Et pour cause, si le théâtre du Rond-Point a bien une particularité, qui nous a directement sauté aux yeux, c’est sa programmation bigarrée. D’un spectacle de marionnettes, à un drame contemporain sur le suicide online, il est bien le lieu d’un perpétuel renouvellement des formes théâtrales. C’est dans cette lignée que s’inscrit parfaitement Have a Good Day !, un opéra moderne, dans lequel 10 femmes assises statiques face au public entonnent une heure de chants lituaniens, principalement a capella.
Le spectateur entre dans la salle Renaud-Barrault sous des coups de “BIP”, qui rythment déjà son attention. Les sons de scanner remplacent les coups de balais traditionnels. Nous entrons dans un nouveau théâtre. 10 femmes en rang d’union, identiques par leur tenue et installées sur des estrades, créent à elles seule une entière mise en scène. C’est acté dès le début, ce sont les femmes et leurs voix qui font scène; elles sont décor, sons et jeu.
Ce n’est pas l’extinction des lumières qui signalent le début de la pièce mais les rayons d’un néon industriel qui teintent la salle d’un ADN particulier. Au moment où les chants démarrent, la complexité du spectacle apparait : les voix sont belles et s’harmonisent entre elles mais quand le surtitrage traduit le lituanien, s’accumulent alors les formules de politesses et les affirmations prosaïques :
“Je dois acheter du beurre, des saucisses”, en boucle.
“Réductions, Soldes, Codes barres, Caisse automatique, une vessie pleine. Ce sont mes proches.”
Les chants changent et racontent d’autres choses, oscillant entre des produits énumérés à rallonge et des adresses faites aux caissières. En parallèle, aucun mouvement de mise en scène, pas de déplacements, une staticité à toute épreuve. Les deux se mêlent pour mettre en avant la déshumanisation qu’induit ce métier, outil du consumérisme.
Les caissières ne sont pas “irremplaçables”, elles sont toutes ce tablier bleu mais pas grand chose d’autre. C’est précisément avec cela que le trio lituanien veut nous percuter à la sortie du spectacle. C’est avec humour, absurde et prosaïque que Vaiva Grainytė, Lina Lapelytė et Rugilė Barzdžiukaitė nous livrent une pièce imprévisible.

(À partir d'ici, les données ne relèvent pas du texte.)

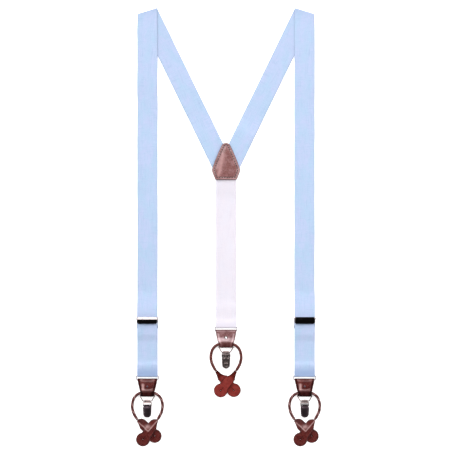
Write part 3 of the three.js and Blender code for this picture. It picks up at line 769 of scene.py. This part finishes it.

Cette imprévisibilité s’empare du spectateur qui même à la fin de la représentation n’est plus tout à fait sûr de ce qu’il vient de voir. Cette heure de performance nous plonge dans un chronophage. Le fait d’une langue étrangère accentue la distance. Les chants deviennent parfois insupportables. Les lumières se rallument et personne dans le public ne sait si la pièce est finie. Une tension étonnante se fait ressentir.Cette pièce ne présente pas des dialogues mais des cris du coeur.
Les répétitions incessantes scandées par les caissières finissent presque par nous déranger, voire nous oppresser. C’est en cela que ce spectacle fonctionne : il incarne une réalité sociale, celle d’un métier alimentaire dur, monotone et bien souvent soumis à l’insignifiance dont font preuve les consommateurs.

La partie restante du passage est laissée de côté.